Balance ta fresque

Toulouse, le lundi 15 janvier 2018 – Un petit groupe d’internes et d’étudiants en médecine ont protesté, jeudi dernier, contre un tableau, jugé sexiste, exposé dans la salle de garde de l’hôpital Purpan de Toulouse. Ils y ont apposé une banderole : « ceci est du harcèlement sexuel, qu’en pensez-vous ? ». Bernadette Gorin, secrétaire de l’Internat qui a témoigné auprès du journal La Dépêche et qui est intervenue pour mettre fin à ce happening, a regretté que les autorités compétentes n’aient pas été averti de cette manifestation.

En outre pour elle « la fresque fait partie de la culture carabine (…) Il ne faut pas tout mélanger (…) je trouve que Catherine Deneuve n’a pas tout à fait tort » a-t-elle estimé, faisant allusion à une tribune signée par l’actrice s’interrogeant sur les limites de la campagne « balance ton porc ».

Un symbole du sexisme ?

Deux jeunes femmes, internes dans cet hôpital, ont pour leur part expliqué, sous couvert d’anonymat, la raison de leur colère : « on vient manger tous les midi ici, devant cette fresque qui représente les dirigeants de l’hôpital, dont certains exercent toujours, avec des habits de moine, (…) aux côtés de femmes qui sont, elles, nues et présentées uniquement comme des objets de fantasme, avec des lesbiennes, des positions sexuelles... On prenait tous les jours notre café ici et on en a eu marre.
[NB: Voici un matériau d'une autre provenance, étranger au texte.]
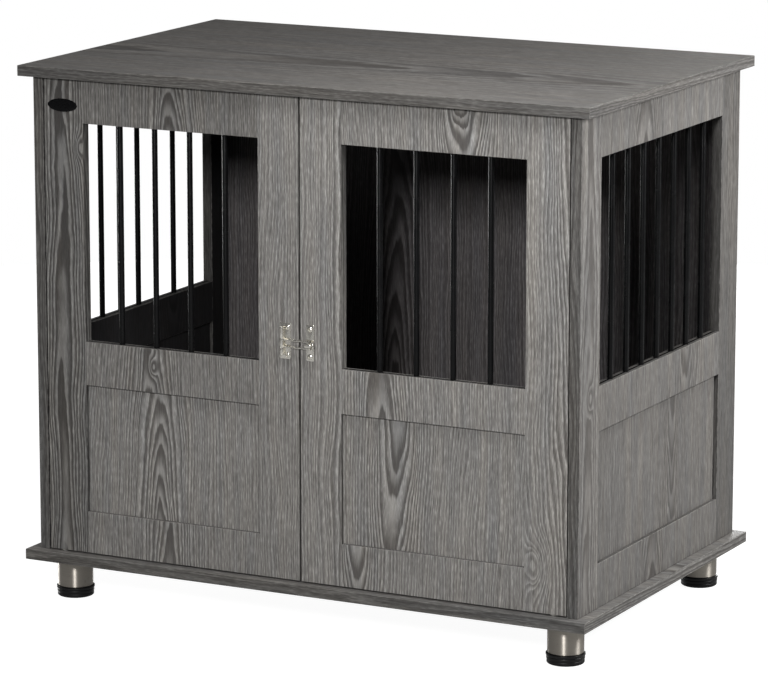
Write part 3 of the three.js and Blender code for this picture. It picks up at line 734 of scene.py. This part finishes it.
loop_swing = next(joint for joint in frame["joints"] if joint["name"] == "latch_loop_swing")
barrel_x, barrel_y, loop_z = (value / MM for value in loop_swing["pos_m"])
plate_face = door_face - PLATE["thickness"]
screw_heights = [LATCH_MIDDLE + side * SCREW["spacing"] / 2 for side in (-1, 1)]


def bright_nickel(name):
    """Bright nickel plate: nearly a mirror, with faint swirls and a little tarnish."""
    finish = Finish(name, metallic=1.0)
    place = finish.place()
    tarnish = finish.mottle(place, 5, detail=4.0).ease(-0.05, 0.3)
    swirl = finish.mottle(place, 0.7, detail=2.0)
    finish.surface(base_color=finish.blend(tarnish * 0.5, NICKEL, NICKEL_DULL))
    finish.surface(roughness=0.24 + tarnish * 0.12 + swirl * 0.08)
    finish.bump(swirl, 0.02, strength=0.25)
    return finish


def tube_section(bore, radius, low, high):
    """The closed section of a short tube, from its bore round to its bore."""
    corners = [(bore, low), (radius, low), (radius, high), (bore, high)]
    return rounded(corners, TURNED_EDGE, closed=True)


def door_plate(plate):
    """One of the two plates on the doors' faces."""
    half = (plate["width"] / 2, PLATE["height"] / 2)
    outline = round_rectangle((plate["middle"], LATCH_MIDDLE), half, PLATE["corner"])
    return slab(outline, plate_face, door_face, PLATE["edge"], axis=Y)


def swept(path, radius, sides=20):
    """A round wire: a circle set square to the path at each of its points. The circle's first
    direction is square to the path and to the depth axis. Both ends close at a pole."""
    along = np.gradient(path, axis=0)
    along /= np.linalg.norm(along, axis=1, keepdims=True)
    first = np.cross(along, (0.0, 1.0, 0.0))
    first /= np.linalg.norm(first, axis=1, keepdims=True)
    second = np.cross(along, first)
    turn = np.linspace(0, 2 * np.pi, sides, endpoint=False)[None, :, None]
    circle = first[:, None] * np.cos(turn) + second[:, None] * np.sin(turn)
    poles = [np.broadcast_to(path[i], (1, sides, 3)) for i in (0, -1)]
    return np.concatenate([poles[0], path[:, None] + radius * circle, poles[1]])


def loop_path(steps=28):
    """Middle line of the loop's wire: out along the upper wire, round a half circle and back,
    with the end raised from the door in a smooth step as a finger grip."""
    half = LOOP["spacing"] / 2
    straight = np.linspace(LOOP["start"], LOOP["reach"] - half, steps)
    turn = np.linspace(0, np.pi, steps)[1:-1]
    out = np.concatenate([straight, LOOP["reach"] - half + half * np.sin(turn), straight[::-1]])
    up = np.concatenate([np.full(steps, half), half * np.cos(turn), np.full(steps, -half)])
    share = np.clip((out - LOOP["reach"]) / LOOP["lip"] + 1, 0, 1)
    lift = LOOP["lip_rise"] * share * share * (3 - 2 * share)
    return np.stack([barrel_x + out, barrel_y - lift, loop_z + up], axis=-1)


def screw_head(x, z, steps=40, sides=96):
    """A pan head: its height falls from the crown as a half ellipse, less a cross sunk in it."""
    share = np.linspace(0, 1, steps)[:, None]
    turn = np.linspace(0, 2 * np.pi, sides, endpoint=False)
    across = SCREW["radius"] * share * np.cos(turn)
    up = SCREW["radius"] * share * np.sin(turn)
    slim = np.minimum(np.abs(across), np.abs(up))
    long = np.maximum(np.abs(across), np.abs(up))
    inside = np.minimum(CROSS["width"] / 2 - slim, CROSS["length"] / 2 - long)
    sunk = CROSS["depth"] * np.clip(inside / CROSS["wall"] + 0.5, 0, 1)
    height = SCREW["height"] * np.sqrt(1 - share**2) - sunk
    head = np.stack([x + across, plate_face - height, z + up], axis=-1)
    pole = np.broadcast_to((x, plate_face, z), (1, sides, 3))
    return np.concatenate([head, pole])


def latch_screw(node, x, z, body):
    """A screw's head and its shank, whose point is left blunt inside the door."""
    shank = rod_section(SCREW["shank"], plate_face, plate_face + SCREW["length"], TURNED_EDGE)
    grids = [screw_head(x, z), turned(shank, (x, z), SCREW["sides"], axis=Y)]
    mesh_of(f"{node}_turned", grids, nickel, body, [node], slot="nickel")


def nickel_piece(node, body, grids):
    mesh_of(f"{node}_plated", grids, nickel, body, [node], slot="nickel")


nickel = bright_nickel("bright_nickel")
barrel_span = [LATCH_MIDDLE + side * (PLATE["height"] / 2 - BARREL["end_inset"]) for side in (-1, 1)]
loop_span = [loop_z + side * LOOP_KNUCKLE / 2 for side in (-1, 1)]
knuckle_spans = [
    (barrel_span[0], loop_span[0] - KNUCKLE_GAP),
    (loop_span[1] + KNUCKLE_GAP, barrel_span[1]),
]

web_front = barrel_y + BARREL["bore"]
web_back = plate_face + PLATE["sunk"]
web_middle = (barrel_x, (web_front + web_back) / 2)
web_outline = round_rectangle(web_middle, (WEB["half_width"], (web_back - web_front) / 2), WEB["edge"])
hinge_grids = [door_plate(HINGE_PLATE)]
for low, high in knuckle_spans:
    section = tube_section(BARREL["bore"], BARREL["radius"], low, high)
    web = slab(web_outline, low + WEB["end_inset"], high - WEB["end_inset"], WEB["edge"])
    hinge_grids += [turned(section, (barrel_x, barrel_y), BARREL_SIDES), web]
nickel_piece("latch_plate", "left_door", hinge_grids)

pin_low, pin_high = barrel_span[0] - PIN["gap"], barrel_span[1] + PIN["gap"]
pin_sections = [
    rod_section(PIN["radius"], pin_low, pin_high, TURNED_EDGE),
    rod_section(PIN["head_radius"], pin_low - PIN["head"], pin_low, PIN["head_edge"]),
    rod_section(PIN["head_radius"], pin_high, pin_high + PIN["head"], PIN["head_edge"]),
]
pin_grids = [turned(section, (barrel_x, barrel_y), PIN["sides"]) for section in pin_sections]
nickel_piece("latch_hinge_pin", "left_door", pin_grids)

loop_section = tube_section(BARREL["bore"], BARREL["radius"], *loop_span)
loop_knuckle = turned(loop_section, (barrel_x, barrel_y), BARREL_SIDES)
nickel_piece("latch_loop", "latch_loop", [loop_knuckle, swept(loop_path(), LOOP["wire"])])

keeper_axis = (KEEPER_PLATE["middle"], loop_z)
post_front = plate_face - POST["length"]
post_section = tube_section(POST["bore"], POST["radius"], post_front, plate_face + PLATE["sunk"])
keeper_grids = [door_plate(KEEPER_PLATE), turned(post_section, keeper_axis, BARREL_SIDES, axis=Y)]
nickel_piece("latch_keeper", "right_door", keeper_grids)

knob_back = post_front - KNOB["gap"]
knob_front = knob_back - KNOB["thickness"]
knob_half = (KNOB["width"] / 2, KNOB["height"] / 2)
knob_outline = round_rectangle(keeper_axis, knob_half, KNOB["corner"], steps=12)
shaft_front = knob_front + KNOB_SHAFT["sunk"]
shaft_back = plate_face - KNOB_SHAFT["gap"]
shaft_section = rod_section(KNOB_SHAFT["radius"], shaft_front, shaft_back, TURNED_EDGE)
knob_grids = [
    slab(knob_outline, knob_front, knob_back, KNOB["edge"], axis=Y, steps=8),
    turned(shaft_section, keeper_axis, KNOB_SHAFT["sides"], axis=Y),
]
nickel_piece("latch_knob", "latch_knob", knob_grids)

for place_name, height in zip(("lower", "upper"), screw_heights):
    latch_screw(f"latch_plate_{place_name}_screw", HINGE_PLATE["screws"], height, "left_door")
    latch_screw(f"latch_keeper_{place_name}_screw", KEEPER_PLATE["screws"], height, "right_door")

# Door catches: a black plastic magnetic catch under the top board behind each door, and the thin
# steel strike plate on the door's back that it holds.

for side in ("left_door", "right_door"):
    for node, body, edge, finish, slot in (
        (f"{side}_catch", "carcass", 1.2, black_plastic, "black_plastic"),
        (f"{side}_strike_plate", side, 0.3, zinc_steel, "plain_steel"),
    ):
        low, high = span(node)
        outline = round_rectangle((low + high)[[X, Z]] / 2, (high - low)[[X, Z]] / 2, edge)
        grid = slab(outline, low[Y], high[Y], edge, axis=Y)
        mesh_of(f"{node}_shaped", [grid], finish, body, [node], slot=slot)

# Studio: a pale round floor under a white backdrop, a camera with a long lens a little above the
# table and to its right, and soft lights. Floor and backdrop look bright to the camera, as in a
# cut-out picture, and dim in the table's gloss.

WHITE = (1.0, 1.0, 1.0, 1.0)
CAMERA = {"place": (2.678408, -5.221289, 1.578511), "right": 27.224, "down": 11.752, "lens": 198.67}
SENSOR_WIDTH = 36.0
FAR_CLIP = 100.0
FLOOR_GREY = paint(150, 150, 149)
FLOOR_RADIUS = 2.6
FLOOR_SIDES = 96
FLOOR_GLOW = {"camera": 0.95, "glossy": 0.26}
BACKDROP_GLOW = {"camera": 0.98, "glossy": 0.12}  # on top of the light that it gives
BACKDROP_LIGHT = 0.02
LOOK_AT = (0.0, -0.1, 0.4)


def glow(nodes, strengths):
    """The summed strengths of the kinds of ray that see a surface."""
    seen = nodes.node("LightPath", out="Is Camera Ray") * strengths["camera"]
    return seen + nodes.node("LightPath", out="Is Glossy Ray") * strengths["glossy"]


floor_angle = np.linspace(0, 2 * np.pi, FLOOR_SIDES, endpoint=False)
floor_rim = np.stack([np.cos(floor_angle), np.sin(floor_angle), 0 * floor_angle], axis=1)
floor_mesh = bpy.data.meshes.new("floor")
floor_mesh.from_pydata(floor_rim * FLOOR_RADIUS, [], [list(range(FLOOR_SIDES))])
floor = bpy.data.objects.new("floor", floor_mesh)
bpy.context.scene.collection.objects.link(floor)
floor_paint = Finish("floor_paint", base_color=FLOOR_GREY, specular_ior_level=0.0, roughness=0.8)
floor_paint.surface(emission_color=WHITE, emission_strength=glow(floor_paint, FLOOR_GLOW))
floor_mesh.materials.append(floor_paint.material)

lens = bpy.data.cameras.new("camera")
lens.sensor_width = SENSOR_WIDTH
lens.lens = CAMERA["lens"]
lens.clip_end = FAR_CLIP
camera = bpy.data.objects.new("camera", lens)
camera.location = CAMERA["place"]
camera.rotation_euler = (math.radians(90 - CAMERA["down"]), 0.0, math.radians(CAMERA["right"]))
bpy.context.scene.collection.objects.link(camera)
bpy.context.scene.camera = camera


def soft_light(name, place, size, watts):
    """A square light that points at the middle of the table and that the camera doesn't see."""
    lamp = bpy.data.lights.new(name, "AREA")
    lamp.size = size
    lamp.energy = watts
    light = bpy.data.objects.new(name, lamp)
    light.visible_camera = False
    light.location = place
    light.rotation_euler = (Vector(LOOK_AT) - light.location).to_track_quat("-Z", "Y").to_euler()
    bpy.context.scene.collection.objects.link(light)


soft_light("key", place=(1.042, -3.307, 1.661), size=0.5, watts=77)
soft_light("side", place=(1.7, 0.5, 1.2), size=0.5, watts=28)
soft_light("overhead", place=(0.85, -0.6, 1.95), size=0.6, watts=8.5)
soft_light("door_corner", place=(0.36, -0.62, 1.35), size=0.35, watts=3.8)
soft_light("behind", place=(-0.5, 3.2, 0.5), size=0.9, watts=48)
soft_light("left", place=(-3.1, 1.1, 0.5), size=0.9, watts=38)

world = bpy.data.worlds.new("studio")
world.use_nodes = True
backdrop = Nodes(world.node_tree)
background = world.node_tree.nodes["Background"]
backdrop.feed(background.inputs["Color"], WHITE)
backdrop.feed(background.inputs["Strength"], glow(backdrop, BACKDROP_GLOW) + BACKDROP_LIGHT)
bpy.context.scene.world = world
bpy.context.scene.view_settings.view_transform = "Standard"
Nous avons donc déployé une banderole, dans le but d’échanger avec les médecins qui déjeunent ici », elles pointent aussi d’autres fresques « représentant (…) des viols ».
Au-delà de l’anecdote elles dénoncent également le sexisme ordinaire des études de médecine, mis en lumière par une récente enquête de l’ISNI « nous sommes exposées pendant toute notre scolarité à des remarques sexistes, avec des chefs de service qui font des blagues à caractère sexuel de façon récurrente ».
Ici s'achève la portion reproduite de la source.